▶ _Stated goal_
Everything from the line that contains "Continue the Blender" through the final line of the records should be written out exactly, and nothing outside that span.

** START OF Information supplied **

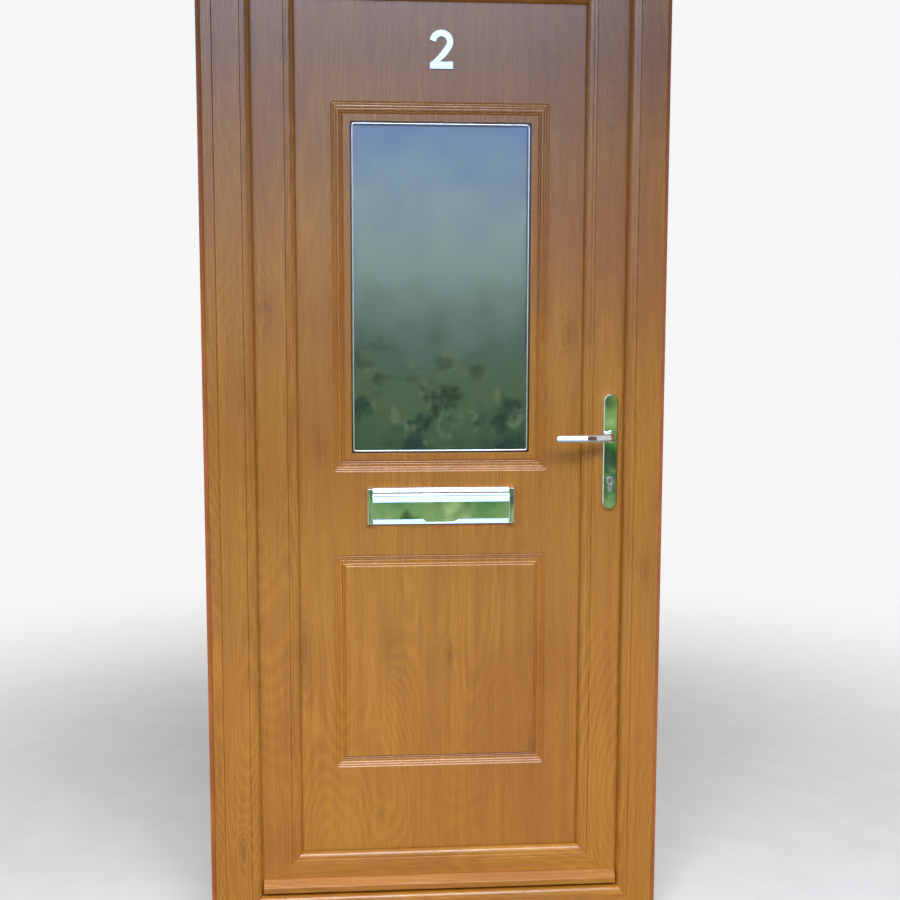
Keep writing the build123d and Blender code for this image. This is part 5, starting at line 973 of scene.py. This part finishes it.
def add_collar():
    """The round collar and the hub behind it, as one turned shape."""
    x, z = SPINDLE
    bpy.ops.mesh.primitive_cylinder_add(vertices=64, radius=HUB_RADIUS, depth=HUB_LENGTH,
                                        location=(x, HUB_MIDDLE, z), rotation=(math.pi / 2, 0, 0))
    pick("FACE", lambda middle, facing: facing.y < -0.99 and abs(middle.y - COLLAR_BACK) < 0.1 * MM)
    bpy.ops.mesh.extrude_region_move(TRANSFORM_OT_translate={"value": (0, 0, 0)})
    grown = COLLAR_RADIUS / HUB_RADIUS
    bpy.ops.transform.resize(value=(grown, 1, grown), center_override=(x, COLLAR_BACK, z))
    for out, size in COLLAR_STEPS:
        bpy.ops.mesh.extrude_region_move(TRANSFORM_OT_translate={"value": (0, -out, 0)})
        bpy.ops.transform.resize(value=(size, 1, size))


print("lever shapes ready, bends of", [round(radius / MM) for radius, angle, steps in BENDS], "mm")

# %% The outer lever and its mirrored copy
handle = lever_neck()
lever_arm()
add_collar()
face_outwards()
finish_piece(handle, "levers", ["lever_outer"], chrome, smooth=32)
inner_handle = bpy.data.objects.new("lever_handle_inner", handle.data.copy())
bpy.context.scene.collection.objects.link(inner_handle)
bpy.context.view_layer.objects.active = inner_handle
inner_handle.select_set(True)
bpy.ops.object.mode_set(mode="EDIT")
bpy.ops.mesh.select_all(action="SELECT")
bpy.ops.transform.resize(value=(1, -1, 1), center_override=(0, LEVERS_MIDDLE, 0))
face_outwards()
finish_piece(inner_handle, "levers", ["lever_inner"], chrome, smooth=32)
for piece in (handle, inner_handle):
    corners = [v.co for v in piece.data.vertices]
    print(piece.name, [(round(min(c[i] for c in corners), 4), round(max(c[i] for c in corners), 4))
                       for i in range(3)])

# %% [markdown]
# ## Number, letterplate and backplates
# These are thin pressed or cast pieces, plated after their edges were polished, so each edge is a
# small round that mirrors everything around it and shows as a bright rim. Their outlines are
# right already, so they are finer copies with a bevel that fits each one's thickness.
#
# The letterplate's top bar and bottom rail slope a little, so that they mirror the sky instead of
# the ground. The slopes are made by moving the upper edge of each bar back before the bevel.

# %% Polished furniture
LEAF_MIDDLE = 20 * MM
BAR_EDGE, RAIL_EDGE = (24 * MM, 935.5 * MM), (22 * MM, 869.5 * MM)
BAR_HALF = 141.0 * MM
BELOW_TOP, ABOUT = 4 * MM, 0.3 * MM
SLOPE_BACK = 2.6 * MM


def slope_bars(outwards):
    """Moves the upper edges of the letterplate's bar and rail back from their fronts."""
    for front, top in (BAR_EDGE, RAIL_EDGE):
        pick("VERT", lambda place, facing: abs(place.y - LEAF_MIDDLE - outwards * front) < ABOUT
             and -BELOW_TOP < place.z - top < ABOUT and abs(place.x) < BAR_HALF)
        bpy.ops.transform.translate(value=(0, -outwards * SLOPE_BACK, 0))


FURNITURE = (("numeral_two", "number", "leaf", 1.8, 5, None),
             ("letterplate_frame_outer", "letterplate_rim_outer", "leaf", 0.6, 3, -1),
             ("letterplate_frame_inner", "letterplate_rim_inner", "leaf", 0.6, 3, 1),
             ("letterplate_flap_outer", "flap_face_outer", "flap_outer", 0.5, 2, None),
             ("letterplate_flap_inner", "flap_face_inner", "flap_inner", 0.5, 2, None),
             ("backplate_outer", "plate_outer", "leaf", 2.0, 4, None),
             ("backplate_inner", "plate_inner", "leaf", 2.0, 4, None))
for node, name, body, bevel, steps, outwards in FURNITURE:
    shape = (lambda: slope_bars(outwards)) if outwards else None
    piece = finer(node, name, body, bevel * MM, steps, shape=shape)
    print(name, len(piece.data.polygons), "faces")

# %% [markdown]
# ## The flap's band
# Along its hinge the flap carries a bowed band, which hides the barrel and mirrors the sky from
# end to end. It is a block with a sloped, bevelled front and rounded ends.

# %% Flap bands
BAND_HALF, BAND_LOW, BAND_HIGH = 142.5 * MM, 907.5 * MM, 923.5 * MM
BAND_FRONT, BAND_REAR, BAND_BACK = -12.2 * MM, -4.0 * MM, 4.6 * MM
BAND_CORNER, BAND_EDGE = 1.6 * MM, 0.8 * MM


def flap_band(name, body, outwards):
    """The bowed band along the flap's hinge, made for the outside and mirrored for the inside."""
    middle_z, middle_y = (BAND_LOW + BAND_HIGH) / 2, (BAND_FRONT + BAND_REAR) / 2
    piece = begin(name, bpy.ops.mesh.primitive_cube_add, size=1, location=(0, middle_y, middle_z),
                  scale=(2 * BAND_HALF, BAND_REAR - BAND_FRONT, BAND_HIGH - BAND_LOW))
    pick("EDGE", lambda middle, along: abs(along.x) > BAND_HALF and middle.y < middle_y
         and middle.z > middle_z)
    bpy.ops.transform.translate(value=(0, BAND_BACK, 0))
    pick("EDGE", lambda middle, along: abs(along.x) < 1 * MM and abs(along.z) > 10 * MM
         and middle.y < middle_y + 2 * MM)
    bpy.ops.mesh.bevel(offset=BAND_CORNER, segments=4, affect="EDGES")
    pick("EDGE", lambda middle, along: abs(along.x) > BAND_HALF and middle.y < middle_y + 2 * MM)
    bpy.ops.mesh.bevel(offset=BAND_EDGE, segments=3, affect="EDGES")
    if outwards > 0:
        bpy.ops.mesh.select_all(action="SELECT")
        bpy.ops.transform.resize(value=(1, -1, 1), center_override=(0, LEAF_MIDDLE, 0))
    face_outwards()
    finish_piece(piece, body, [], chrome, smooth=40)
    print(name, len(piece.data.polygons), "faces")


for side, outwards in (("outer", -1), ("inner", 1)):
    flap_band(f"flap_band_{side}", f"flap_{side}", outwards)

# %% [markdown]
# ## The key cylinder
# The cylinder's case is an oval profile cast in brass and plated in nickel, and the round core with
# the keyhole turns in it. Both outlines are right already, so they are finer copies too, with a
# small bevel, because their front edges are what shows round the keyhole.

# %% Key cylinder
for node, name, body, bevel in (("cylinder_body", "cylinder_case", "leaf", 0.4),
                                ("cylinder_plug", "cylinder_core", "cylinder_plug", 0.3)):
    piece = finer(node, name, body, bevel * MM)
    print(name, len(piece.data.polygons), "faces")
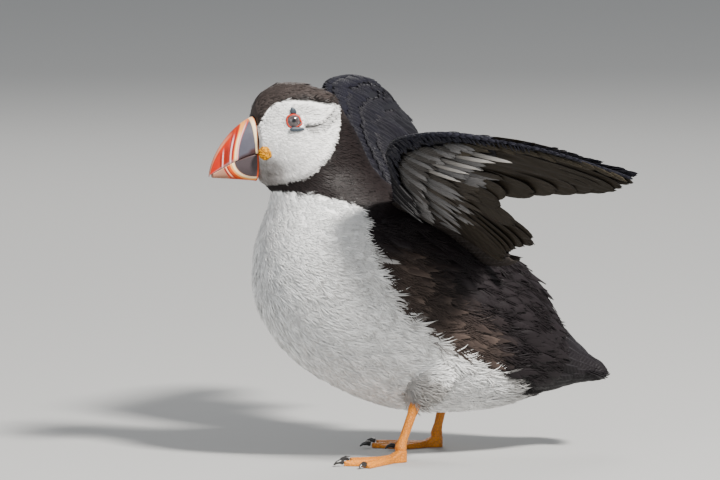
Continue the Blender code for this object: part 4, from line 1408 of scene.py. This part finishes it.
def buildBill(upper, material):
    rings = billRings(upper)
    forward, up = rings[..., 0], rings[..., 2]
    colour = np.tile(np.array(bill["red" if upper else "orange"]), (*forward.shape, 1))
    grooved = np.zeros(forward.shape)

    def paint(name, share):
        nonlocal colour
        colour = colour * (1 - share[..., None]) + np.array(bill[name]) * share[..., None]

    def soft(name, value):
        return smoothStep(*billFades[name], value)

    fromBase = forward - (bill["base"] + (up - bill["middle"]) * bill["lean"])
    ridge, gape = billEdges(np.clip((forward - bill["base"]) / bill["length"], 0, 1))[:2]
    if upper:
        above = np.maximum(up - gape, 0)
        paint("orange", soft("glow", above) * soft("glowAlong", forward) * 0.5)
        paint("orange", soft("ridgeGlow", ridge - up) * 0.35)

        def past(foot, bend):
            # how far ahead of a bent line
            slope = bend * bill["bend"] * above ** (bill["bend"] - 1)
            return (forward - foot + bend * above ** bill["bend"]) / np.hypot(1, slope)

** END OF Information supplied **

▶ _Output of the exercise_
Continue the Blender code for this object: part 4, from line 1408 of scene.py. This part finishes it.
def buildBill(upper, material):
    rings = billRings(upper)
    forward, up = rings[..., 0], rings[..., 2]
    colour = np.tile(np.array(bill["red" if upper else "orange"]), (*forward.shape, 1))
    grooved = np.zeros(forward.shape)

    def paint(name, share):
        nonlocal colour
        colour = colour * (1 - share[..., None]) + np.array(bill[name]) * share[..., None]

    def soft(name, value):
        return smoothStep(*billFades[name], value)

    fromBase = forward - (bill["base"] + (up - bill["middle"]) * bill["lean"])
    ridge, gape = billEdges(np.clip((forward - bill["base"]) / bill["length"], 0, 1))[:2]
    if upper:
        above = np.maximum(up - gape, 0)
        paint("orange", soft("glow", above) * soft("glowAlong", forward) * 0.5)
        paint("orange", soft("ridgeGlow", ridge - up) * 0.35)

        def past(foot, bend):
            # how far ahead of a bent line
            slope = bend * bill["bend"] * above ** (bill["bend"] - 1)
            return (forward - foot + bend * above ** bill["bend"]) / np.hypot(1, slope)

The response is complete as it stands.